▶ **WHAT IS EXPECTED**
Write out exactly, please, the lines from the one containing "Continue the Blender" to the end of the material.

— START GIVEN DATA —

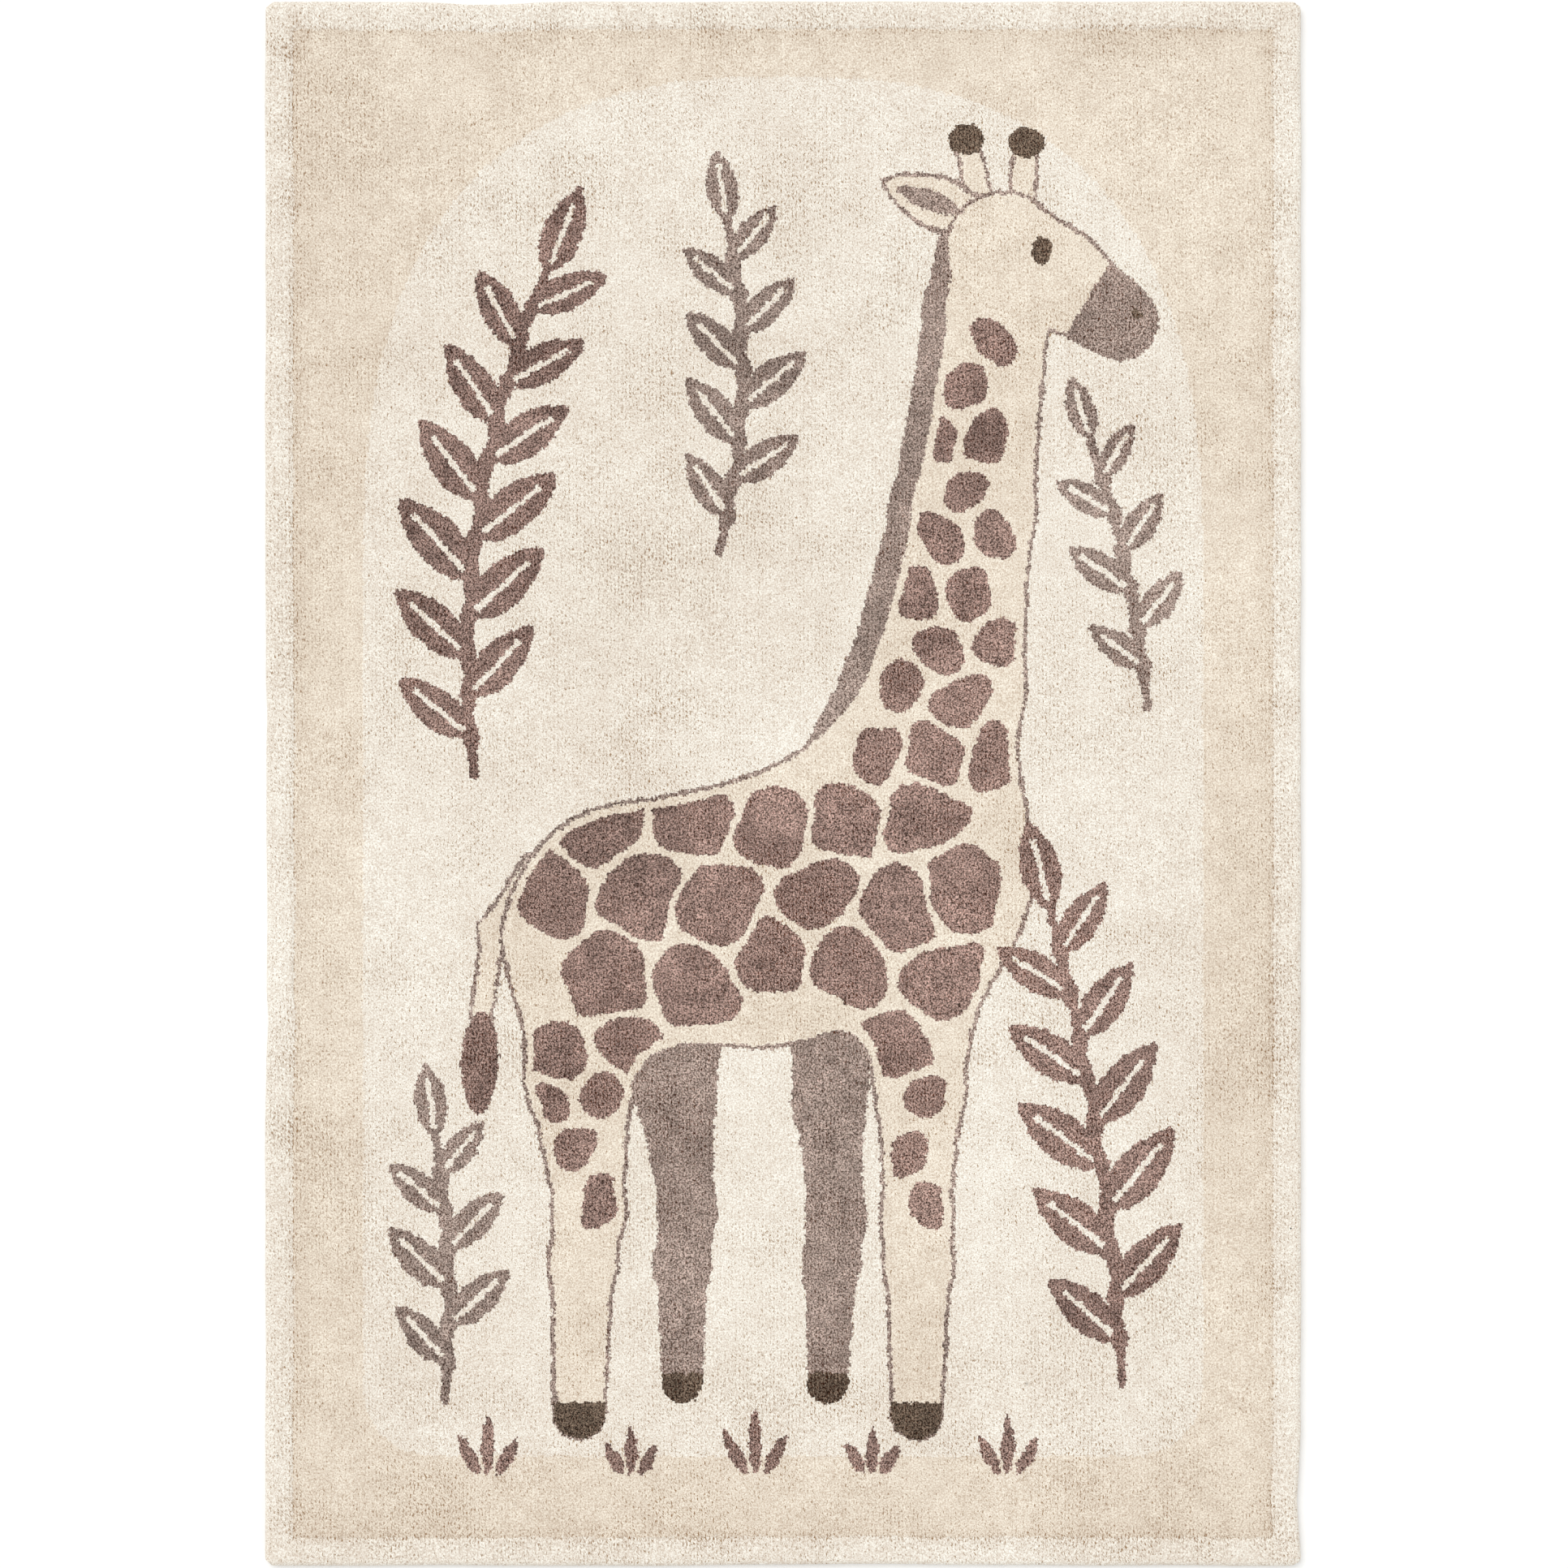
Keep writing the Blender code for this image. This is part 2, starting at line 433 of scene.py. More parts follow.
def draw_sprig(at, yarn, foot, direction, bend, length, pairs, leaf, colour):
    """A bending stem with leaves by turns on each side and one at its tip."""
    steps = 2 * pairs + 1
    x, y = foot
    stem = []
    for _ in range(steps):
        stem.append((x, y, direction))
        direction += bend / steps
        x += length / steps * math.cos(math.radians(direction))
        y += length / steps * math.sin(math.radians(direction))
    rings = [(sx, sy, STEM_RADIUS) for sx, sy, _ in stem] + [(x, y, STEM_RADIUS)]
    yarn[from_limb(at, rings) < 0] = colour
    leaves = [((x, y), direction, TIP_LEAF * leaf)]
    for number, (sx, sy, way) in enumerate(stem[1:], start=1):
        side = 1 if number % 2 else -1
        size = leaf * (1.0 - LEAF_TAPER * abs(number / steps - LARGEST_AT))
        leaves.append(((sx, sy), way + side * LEAF_SPREAD, size))
    for stalk, way, size in leaves:
        inside, vein = in_leaf(at, stalk, way, size, size * LEAF_PLUMPNESS)
        yarn[inside] = colour
        yarn[vein] = IVORY


def draw_grass(at, yarn):
    """Clumps of three short blades under the hooves."""
    for x, y, height in GRASS:
        for lean, share in BLADES:
            foot = (x - BLADE_STEP * lean / BLADES[0][0], y)
            inside, _ = in_leaf(at, foot, 90 + lean, height * share, BLADE_WIDTH)
            yarn[inside] = BROWN


def picture(at):
    """The yarn at each place of the field."""
    yarn = np.full(len(at), BEIGE)
    yarn[in_panel(at)] = IVORY
    draw_far_side(at, yarn)
    draw_body(at, yarn)
    draw_head(at, yarn)
    for sprig in SPRIGS:
        draw_sprig(at, yarn, *sprig)
    draw_grass(at, yarn)
    return yarn


# ---------------------------------------------------------------- the pile

# From the solid: how far in its top's edge lies, the height where it is widest, and how
# far in the unevenness of its outline reaches.
CROWN_INSET = 0.0050
OUTLINE_HEIGHT = 0.0085
EDGE_REACH = 0.090

# The rings of corners down the sides, by their height over the floor.
RIM_HEIGHTS = (0.0128, 0.0116, 0.0097, 0.0077, 0.0057, 0.0036, 0.0014)

# Rays start well outside the rug. A corner past this share of the grid lies on its edge.
RAY_START = 1.0
AT_EDGE = 0.4999
SHORTEST = 1e-9
MOST_CORNERS = 10 ** 7

SEED = 3

# How loosely the tufts stand, in layers of weight, size and seed.
LOOSE_LAYERS = ((0.35, 0.14, 43), (0.60, 0.045, 45))

# The relief of the cut ends under the sheared level: dips between rows and between
# tufts, and uneven ends.
ROW_GAP = 0.00022
STITCH_GAP = 0.00006
UNEVEN = 0.00011
SWELL_LAYERS = ((0.00010, 0.012, 41),)

# Slits along the rows, opening where the noise passes a start, and single pits.
SLIT_DEPTH = 0.0004
SLIT_LENGTH = 0.006
SLIT_SEED = 42
SLIT_START = 0.86
SLIT_RAMP = 0.30
PIT_DEPTH = 0.0005
PIT_SHARE = 0.010
PIT_RANGE = (0.3, 1.0)

# The sheared groove, as the pile on both sides fills it.
GROOVE_FILL = 0.0013
GROOVE_REACH = 0.0040
GROOVE_SLIT = 0.0010
GROOVE_BREAKS = ((1.6, 0.045, 44),)

# How far ends stray sideways, and how far they keep off the floor.
JITTER = 0.00050
FLOOR_GAP = 0.0004

# The yarn's tone: clouds of dye, then its rows, each yarn end's own, the field darker
# towards the groove, and the border's own tone, darker too next to the groove.
TONE_REACH = 0.20
TONE_LIMITS = (0.02, 0.98)
CLOUD_LAYERS = ((0.55, 0.230, 31), (0.35, 0.085, 32), (0.60, 0.014, 33))
ROW_TONE = 0.20
ROW_TONE_LENGTH = 0.15
ROW_TONE_SEED = 34
END_TONE = 0.28
FIELD_EDGE_TONE = -0.7
RIM_REACH = 0.026
BORDER_TONE = -0.1
BORDER_EDGE_TONE = -0.6
BLEND_REACH = 0.004

# How ragged the picture's edges and the border's edge are.
RAGGED_SIZE = 0.006
RAGGED_SEEDS = (51, 52)
PICTURE_RAGGED = 0.0016
PICTURE_STRAY = 0.0005
BORDER_RAGGED = 0.0014
BORDER_STRAY = 0.0006
BORDER_WAVE = ((0.0015, 0.030, 53),)

# The flat map over each piece, the attribute with each corner's tone, its level between
# root and tip and how easily the pile parts there, and the one with each face's piece.
MAP_NAME = "OFBake"
PILE_DATA = "pile"
PIECE_NUMBER = "piece_number"

# The relief that counts as root and as tip, and what lets the pile part: loose tufts,
# the gap beside a row and the groove. Towards the roots and where the pile parts the
# wool gets painted shade. The sides are calmer.
ROOT_LEVEL = -0.0018
TIP_LEVEL = -0.0005
LOOSE_SHARE = 0.48
ROW_SHARE = 0.8
GROOVE_SHARE = 0.5
GROOVE_BAND = 0.008
SIDE_CALM = 0.50

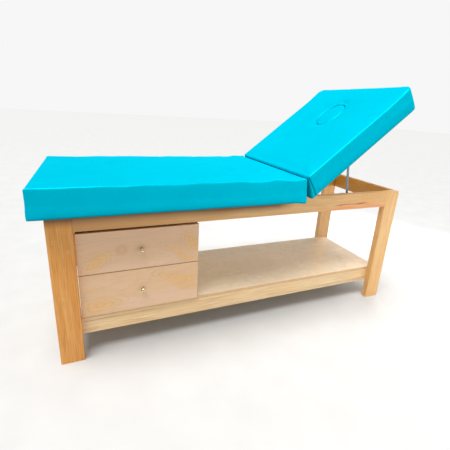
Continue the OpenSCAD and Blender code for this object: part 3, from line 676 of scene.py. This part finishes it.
def backrest_pad(material):
    """The backrest's cushion, shaped in its own flat frame and then raised into place."""
    low = np.array([PAD_START, -PAD_HALF, 0.0])
    high = np.array([PAD_END, PAD_HALF, PAD_T])
    xs, ys, zs = pad_grid(low, high)
    flat, faces, index = box_grid(xs, ys, zs)
    i_a, i_b = (int(np.argmin(abs(xs - (HOLE_X + s * 0.135)))) for s in (-1, 1))
    j_a, j_b = (int(np.argmin(abs(ys - s * 0.115))) for s in (-1, 1))
    flat, faces = cut_oval(flat, faces, index, (i_a, i_b, j_a, j_b), len(zs) - 1)
    bottom = flat[:, 2] < 1e-6
    in_hole = np.hypot((flat[:, 0] - HOLE_X) / HOLE_A, flat[:, 1] / HOLE_B) < 1.25
    lining = in_hole & (flat[:, 2] < high[2] - 1e-6)
    belly, inset = stuffed_sides(flat, low, high)
    belly[in_hole] = 0
    belly[:, 0] *= 2.4 * ease(flat[:, 0], 0.1, 0.3)
    # The seam along the hinge end's fold is drawn in
    fold = near(flat[:, 0], PAD_START, 2.5 * MM) * near(np.abs(flat[:, 1]), PAD_HALF, 2.5 * MM)
    points = rounded(flat, low, high, (3 * MM, 4.5 * MM, 3 * MM), (8 * MM, 4.5 * MM, 8 * MM))
    points[lining] = flat[lining]
    points[:, 1] -= 4.5 * MM * fold * np.sign(flat[:, 1])
    round_head_corners(points)
    near_end = 1 - ease(points[:, 0], PAD_START, PAD_START + 75 * MM)
    points[:, 0] += (back_end(flat) - PAD_START) * near_end
    points += belly
    points[:, 0] += (9 * flat[:, 2] / PAD_T + 3) * MM * near(flat[:, 0], PAD_END, 60 * MM)
    points[:, 2] += 6 * MM * near(flat[:, 0], PAD_END, 90 * MM) * flat[:, 2] / PAD_T
    points[bottom & (inset > HEM) & ~in_hole, 2] += 4 * MM
    upper = ease(flat[:, 2], BOARD_T, BOARD_T + 20 * MM) * np.where(in_hole, 0.15, 1.0)
    upper[lining] = 0
    swell = 0.5 * inflate(points, faces, upper, 0.004)
    swell[:, 0] *= 1 - 0.8 * near_end
    swell[:, 2] *= 1 - 0.6 * near_end
    points += swell
    wave = ripple(flat * np.array([1, 0.5, 0.5]), 8, 5)
    edge = near(flat[:, 2], PAD_T, 28 * MM)
    side = near(np.abs(flat[:, 1]), PAD_HALF, 22 * MM)
    points[:, 2] += 1.3 * MM * wave * side * edge
    # Slack gathered in the foot's corners, and a dent past the plug's head-side tip
    gather = near(flat[:, 2], 0, 16 * MM) * near(np.abs(flat[:, 1]), PAD_HALF - 9 * MM, 14 * MM)
    points[:, 0] -= 5 * MM * gather * near(flat[:, 0], PAD_START, 14 * MM)
    points[:, 2] -= 4 * MM * gather * near(flat[:, 0], PAD_START, 22 * MM)
    tip = np.hypot(flat[:, 0] - HOLE_X - HOLE_A - 14 * MM, flat[:, 1] + 4 * MM)
    points[:, 2] -= 7 * MM * near(tip, 0, 20 * MM) * (flat[:, 2] > PAD_T - 1 * MM)
    points[bottom & (inset <= HEM), 2] -= 0.8 * MM
    turn = np.array(BACK_TO_ROW)
    points = points @ turn[:3, :3].T + turn[:3, 3]
    pad = make_object("backrest_pad", points, faces, material)
    subdivide(pad)
    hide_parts("backrest_cover", "backrest_foam")
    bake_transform(pad)


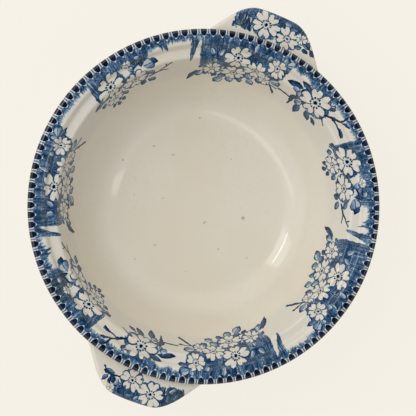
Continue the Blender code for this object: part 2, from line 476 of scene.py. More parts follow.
def seen_from(tree, point, place, turn, size, tone=0.0):
    """A point of the sheet as seen from a motif: moved, turned back and divided by the motif's size.

    The point's third part is 1, so each row of the change is one dot product. The tone goes along
    as a third part, far too small to count in a length.
    """
    cos, sin = math.cos(math.radians(turn)), math.sin(math.radians(turn))
    rows = [
        (cos / size[0], sin / size[0], -(place[0] * cos + place[1] * sin) / size[0]),
        (-sin / size[1], cos / size[1], (place[0] * sin - place[1] * cos) / size[1]),
    ]
    x, y = (vector_math(tree, "DOT_PRODUCT", point, row, "Value") for row in rows)
    return combined(tree, x, y, tone * TONE_SCALE)


def vector_math(tree, operation, first, second=(0, 0, 0), output="Vector"):
    return add_node(tree, "VectorMath", {0: first, 1: second}, operation=operation).outputs[output]


def length(tree, vector):
    return Field(vector_math(tree, "LENGTH", vector, output="Value"))


# The print, drawn in millimetres: x runs clockwise along the rim and y away from its edge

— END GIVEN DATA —

▶ **OUTPUT**
Continue the Blender code for this object: part 2, from line 476 of scene.py. More parts follow.
def seen_from(tree, point, place, turn, size, tone=0.0):
    """A point of the sheet as seen from a motif: moved, turned back and divided by the motif's size.

    The point's third part is 1, so each row of the change is one dot product. The tone goes along
    as a third part, far too small to count in a length.
    """
    cos, sin = math.cos(math.radians(turn)), math.sin(math.radians(turn))
    rows = [
        (cos / size[0], sin / size[0], -(place[0] * cos + place[1] * sin) / size[0]),
        (-sin / size[1], cos / size[1], (place[0] * sin - place[1] * cos) / size[1]),
    ]
    x, y = (vector_math(tree, "DOT_PRODUCT", point, row, "Value") for row in rows)
    return combined(tree, x, y, tone * TONE_SCALE)


def vector_math(tree, operation, first, second=(0, 0, 0), output="Vector"):
    return add_node(tree, "VectorMath", {0: first, 1: second}, operation=operation).outputs[output]


def length(tree, vector):
    return Field(vector_math(tree, "LENGTH", vector, output="Value"))


# The print, drawn in millimetres: x runs clockwise along the rim and y away from its edge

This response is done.